I feel a sense of deja vu, because I noted this exactly 2 years ago, when the Economist rated IIMA # 69 our of 100 bschools. With a more careful submission of data we could have ranked far higher.
The point I am making is not about who's superior. ISB is likely score higher than IIMs in areas like diversity, for example while IIMs will rate higher on the 'value for money' parameter.
It's not about 'winning' or 'losing' but making an honest attempt to compete at the highest level of the game.
The folks at ISB are obviously far more motivated to make the best efforts to score well in ranking exercises, especially by reputed agencies and publications. Whereas the IIMs are full of people who cannot even decide if rankings are important or not.
When we get ranked high, everyone is happy. When we don't, we say rankings don't matter instead of:
a) taking it as constructive criticism
b) examining the fine print in rankings and creating a strategy to improve our performance.
And that sums up the difference between IIMs and the ISB. Why we need to take the FT ranking seriously, whether we believe in rankings or do not.
We need the spirit of private enterprise at the IIMs - the desire to be the best, and be seen as the best. It's a classic case of the 'boiling frog' except the water is not yet so hot that we can't summon all our strength and jump out.
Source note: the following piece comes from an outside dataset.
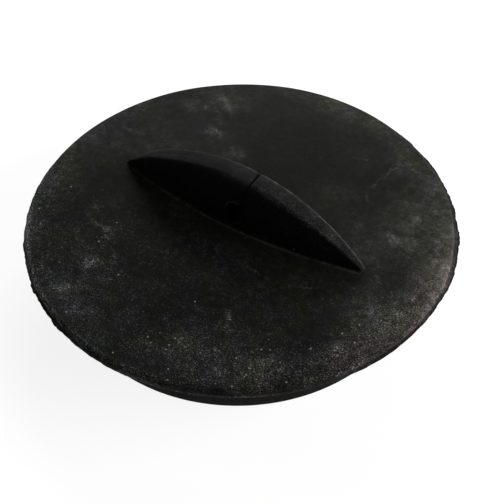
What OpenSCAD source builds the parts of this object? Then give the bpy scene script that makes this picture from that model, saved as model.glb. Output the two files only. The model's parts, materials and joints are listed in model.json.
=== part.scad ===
// Rubber sink plug: a round flange with a tapered hollow spigot under it and a
// crescent finger grip across the top, moulded in one piece. The origin is on
// the plug's axis, level with the rim that it stands on, and +Z is up. The grip
// runs along X.

/* [Spigot] */
// Diameter of the spigot where it meets the flange, to suit the sink's waste
spigot_d = 86; // [60:0.5:110]
// Length of the spigot below the seat
spigot_h = 15.3; // [11:0.1:30]
// Taper of the spigot's outside, in degrees from its axis
spigot_draft = 5; // [1:0.5:8]
// Wall thickness of the spigot at its open rim
wall_t = 4.5; // [3:0.1:8]
// Draft of the hollow's side, in degrees from the axis
hollow_draft = 3; // [1:0.5:6]
// Thickness of the web over the hollow, at the middle
web_t = 4.2; // [3.6:0.1:6]
// Radius of the fillet inside the hollow, under the web
hollow_r = 3; // [1:0.5:5]
// Radius of the fillet where the spigot meets the seat
root_r = 1; // [0.4:0.1:2]
// Radius that rounds both edges of the open rim
rim_r = 0.6; // [0.2:0.1:1.2]

/* [Flange] */
// Reach of the flange beyond the top of the spigot, without its flash
flange_reach = 6.4; // [4:0.1:12]
// Height of the flange's edge above the seat, up to the crowned deck
edge_h = 1.5; // [1:0.1:4]
// Rise of the deck's crown from its edge to its centre
crown_h = 1.45; // [0.5:0.05:4]
// Radius that rounds the flange's edge into the deck
edge_r = 0.9; // [0.3:0.1:2]
// How far the flash stands out round the parting line
flash_w = 0.6; // [0.2:0.1:1.5]
// Thickness of the flash
flash_t = 0.3; // [0.2:0.05:0.5]

/* [Grip] */
// Length of the grip from tip to tip
grip_l = 65.6; // [40:0.5:80]
// Width of the grip at its foot, half way along
grip_w = 10.4; // [8:0.1:16]
// Width of the grip's top, half way along
crest_w = 5.3; // [3:0.1:7.5]
// Height of the grip above the middle of the deck
grip_h = 12.5; // [9.5:0.1:20]
// Height of the grip's blunt tips above the deck
tip_h = 0.9; // [0.4:0.1:2]
// Width of the blunt tips
tip_w = 1.3; // [0.8:0.1:2.5]
// Radius that rolls the grip's top into its walls
crest_r = 1; // [0.3:0.1:1.6]
// Radius of the fillet where the grip's walls meet the deck
foot_r = 0.6; // [0.3:0.1:1.2]

/* [Chain hole and cut] */
// Diameter of the hole for the chain's ring
hole_d = 4.6; // [3.5:0.1:5.6]
// Thickness of rubber between the hole and the deck
hole_up = 1.8; // [1.2:0.1:3]
// Place of the hole's centre along the grip
hole_x = 1.5; // [-4:0.1:4]
// Width of the cut that opens the hole to the top
cut_w = 0.25; // [0.2:0.05:0.8]
// Place along the grip where the cut comes out at the top
cut_x = 4.1; // [-6:0.1:6]
// How far off the middle of the hole the cut enters it
cut_off = 1; // [-1.2:0.1:1.2]
// Depth of the worn lips where the cut comes out
lip_h = 0.5; // [0.2:0.1:1]

/* [Hidden] */
$fn = 96;

// How finely the arcs of the section and the length of the grip are stepped
crown_steps = 14;
round_steps = 6;
roll_steps = 5;
fillet_steps = 4;
grip_steps = 36;
nose_angles = [35, 60, 78];

// How far the grip's foot is sunk into the deck, and a cut runs past the top
sink = 1.2;
over = 1;

spigot_r = spigot_d / 2;
flange_r = spigot_r + flange_reach;
grip_half = grip_l / 2;

// Heights of the faces, from the rim that the plug stands on
seat_z = spigot_h;
deck_z = seat_z + edge_h + crown_h;
web_z = deck_z - web_t;
crest_z = deck_z + grip_h;
hole_z = deck_z + hole_up + hole_d / 2;

// The deck is part of a sphere through its centre and its rounded edge
rounding = min(edge_r, edge_h - 2 * flash_t);
edge_x = flange_r - rounding;
crown_r = (edge_x * edge_x + crown_h * crown_h) / (2 * crown_h);
crown_z = deck_z - crown_r;
edge_z = crown_z + sqrt(pow(crown_r - rounding, 2) - edge_x * edge_x);
edge_angle = atan2(edge_z - crown_z, edge_x);

// The grip's top is an arc through its highest point and its two tips
arch_drop = crest_z - deck_at(grip_half) - tip_h;
arch_r = arc_radius(grip_half, arch_drop);

// Radius of an arc from the middle and the height of its chord
function arc_radius(half_chord, rise) = (half_chord * half_chord + rise * rise) / (2 * rise);

// Height of the crowned deck at a distance from the axis
function deck_at(r) = crown_z + sqrt(crown_r * crown_r - r * r);

// Radius of the spigot's outside, and of the hollow in it, at a height
function spigot_wall(z) = spigot_r - (seat_z - z) * tan(spigot_draft);
function hollow_wall(z) = spigot_wall(0) - wall_t - z * tan(hollow_draft);

// Points along an arc, from one angle to another
function arc(x, y, r, from, to, steps) =
    [for (i = [0:steps]) let (a = from + (to - from) * i / steps) [x + r * cos(a), y + r * sin(a)]];

// Half of the plug's section: out over the deck, down the spigot and up the hollow
function plug_section() = concat(
    [[0, web_z], [0, deck_z]],
    [for (i = [1:crown_steps - 1]) let (r = edge_x * i / crown_steps) [r, deck_at(r)]],
    arc(edge_x, edge_z, rounding, edge_angle, 0, round_steps),
    [
        [flange_r, seat_z + flash_t],
        [flange_r + flash_w, seat_z + flash_t * 0.6],
        [flange_r + flash_w, seat_z]
    ],
    arc(spigot_wall(seat_z - root_r) + root_r / cos(spigot_draft), seat_z - root_r, root_r,
        90, 180 - spigot_draft, round_steps),
    arc(spigot_wall(rim_r) - rim_r / cos(spigot_draft), rim_r, rim_r,
        -spigot_draft, -90, round_steps),
    arc(hollow_wall(rim_r) + rim_r / cos(hollow_draft), rim_r, rim_r,
        -90, -180 + hollow_draft, round_steps),
    arc(hollow_wall(web_z - hollow_r) - hollow_r / cos(hollow_draft), web_z - hollow_r, hollow_r,
        hollow_draft, 90, round_steps)
);

module plug() {
    color("#232323")
    difference() {
        union() {
            rotate_extrude() polygon(plug_section());
            grip();
        }
        chain_hole();
        cut();
    }
}

// The crescent grip, lofted through its sections from tip to tip
module grip() {
    nose = tip_w / 2;
    straight = grip_half - nose;
    stations = concat(
        [for (i = [len(nose_angles) - 1:-1:0]) [-straight - nose * sin(nose_angles[i]), cos(nose_angles[i])]],
        [for (i = [0:grip_steps]) [-straight * cos(180 * i / grip_steps), 1]],
        [for (a = nose_angles) [straight + nose * sin(a), cos(a)]]
    );
    loft([for (s = stations) grip_ring(s[0], s[1])]);
}

// The grip's whole section at x, as a closed ring, drawn in by shrink at the tips
function grip_ring(x, shrink) =
    let (
        base_z = deck_at(x),
        side = grip_side(base_z, lens(x, grip_w) * shrink, lens(x, crest_w) * shrink,
            (arch_at(x) - base_z) * shrink)
    )
    concat(
        [for (p = side) [x, p[0], p[1]]],
        [for (i = [len(side) - 1:-1:0]) [x, -side[i][0], side[i][1]]]
    );

// One side of a section that stands h above the deck: foot, drafted wall and rolled top
function grip_side(base_z, foot_w, top_w, h) =
    let (
        lean = atan((foot_w - top_w) / h),
        roll = min(crest_r, 0.45 * h, 0.8 * top_w),
        fillet = min(foot_r, 0.4 * h),
        foot_y = foot_w + fillet * (1 - sin(lean)) / cos(lean),
        roll_y = top_w - roll * (1 - sin(lean)) / cos(lean)
    )
    concat(
        [[foot_y, base_z - sink]],
        arc(foot_y, base_z + fillet, fillet, -110, -180 + lean, fillet_steps),
        arc(roll_y, base_z + h - roll, roll, lean, 90, roll_steps)
    );

// Half width at x of a lens with arcs for sides and blunt tips
function lens(x, middle_w) =
    let (rise = (middle_w - tip_w) / 2, r = arc_radius(grip_half, rise))
    middle_w / 2 - (r - sqrt(r * r - x * x));

// Height of the grip's arched top at x
function arch_at(x) = crest_z - arch_r + sqrt(arch_r * arch_r - x * x);

// A solid through a row of rings with the same number of points, where each
// ring's second half is the mirror image of its first half, in reverse
module loft(rings) {
    n = len(rings[0]);
    end = (len(rings) - 1) * n;
    sides = [for (i = [0:n:end - n]) for (j = [0:n - 1])
        let (a = i + j, b = i + (j + 1) % n)
        each [[a, b + n, b], [a, a + n, b + n]]];
    caps = [for (j = [0:n / 2 - 2])
        let (k = n - 1 - j)
        each [[j, j + 1, k - 1], [j, k - 1, k],
            [end + j, end + k - 1, end + j + 1], [end + j, end + k, end + k - 1]]];
    polyhedron([for (ring = rings) each ring], concat(sides, caps));
}

// The round hole through the grip for the chain's ring
module chain_hole() {
    translate([hole_x, 0, hole_z]) rotate([90, 0, 0])
        cylinder(d = hole_d, h = 2 * grip_w, center = true);
}

// The slanting cut from the top of the grip down into the hole, with worn lips
module cut() {
    foot = [hole_x + cut_off, hole_z];
    top = [cut_x, arch_at(cut_x)];
    along = (top - foot) / norm(top - foot);
    aside = [along[1], -along[0]];
    lip = top - along * lip_h;
    beyond = top + along * over;
    half = cut_w / 2;
    flare = half + lip_h + over;
    rotate([90, 0, 0]) linear_extrude(2 * grip_w, center = true)
        polygon([
            foot - aside * half, foot + aside * half,
            lip + aside * half, beyond + aside * flare,
            beyond - aside * flare, lip - aside * half
        ]);
}

plug();
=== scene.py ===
# The looks of the rubber sink plug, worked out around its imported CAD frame. The
# plug is one moulding, so one mesh stands for it: the same flange, spigot, grip,
# hole and cut as the CAD solid, with its ragged flash, worn edges and dust.
import json
import math

import bmesh
import bpy
from mathutils import Matrix, Vector, noise


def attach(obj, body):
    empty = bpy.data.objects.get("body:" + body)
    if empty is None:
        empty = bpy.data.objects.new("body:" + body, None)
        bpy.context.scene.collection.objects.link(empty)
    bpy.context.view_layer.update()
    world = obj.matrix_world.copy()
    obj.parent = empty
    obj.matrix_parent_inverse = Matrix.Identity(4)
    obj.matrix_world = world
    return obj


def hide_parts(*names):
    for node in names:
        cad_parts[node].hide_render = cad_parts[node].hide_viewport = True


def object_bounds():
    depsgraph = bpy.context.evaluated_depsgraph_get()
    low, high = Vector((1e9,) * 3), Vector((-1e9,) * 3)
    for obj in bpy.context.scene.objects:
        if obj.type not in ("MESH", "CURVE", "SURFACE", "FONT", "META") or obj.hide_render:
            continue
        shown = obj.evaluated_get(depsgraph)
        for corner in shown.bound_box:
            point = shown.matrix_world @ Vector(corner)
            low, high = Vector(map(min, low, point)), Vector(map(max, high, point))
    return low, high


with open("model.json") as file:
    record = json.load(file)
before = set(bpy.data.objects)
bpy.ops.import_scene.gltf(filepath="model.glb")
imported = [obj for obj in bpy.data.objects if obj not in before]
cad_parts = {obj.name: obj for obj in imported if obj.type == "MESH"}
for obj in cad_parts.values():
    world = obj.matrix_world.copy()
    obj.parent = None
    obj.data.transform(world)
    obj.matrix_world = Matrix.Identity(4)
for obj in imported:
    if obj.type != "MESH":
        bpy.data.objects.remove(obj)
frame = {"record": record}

CAD_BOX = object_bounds()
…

Update: As I was posting this a student @ the IIMA campus tells me the reason we don't feature at all is that we did not meet FT's qualifying criteria. Only bschools accredited by AACSB, Amba or Equis were considered.
IIM A is currently being reviewed by Equis and all I can say is: abhi tak hum kyun so rahe thhe? Well, better late than never. Hope we take it up as a challenge and make it to the top 10 next year!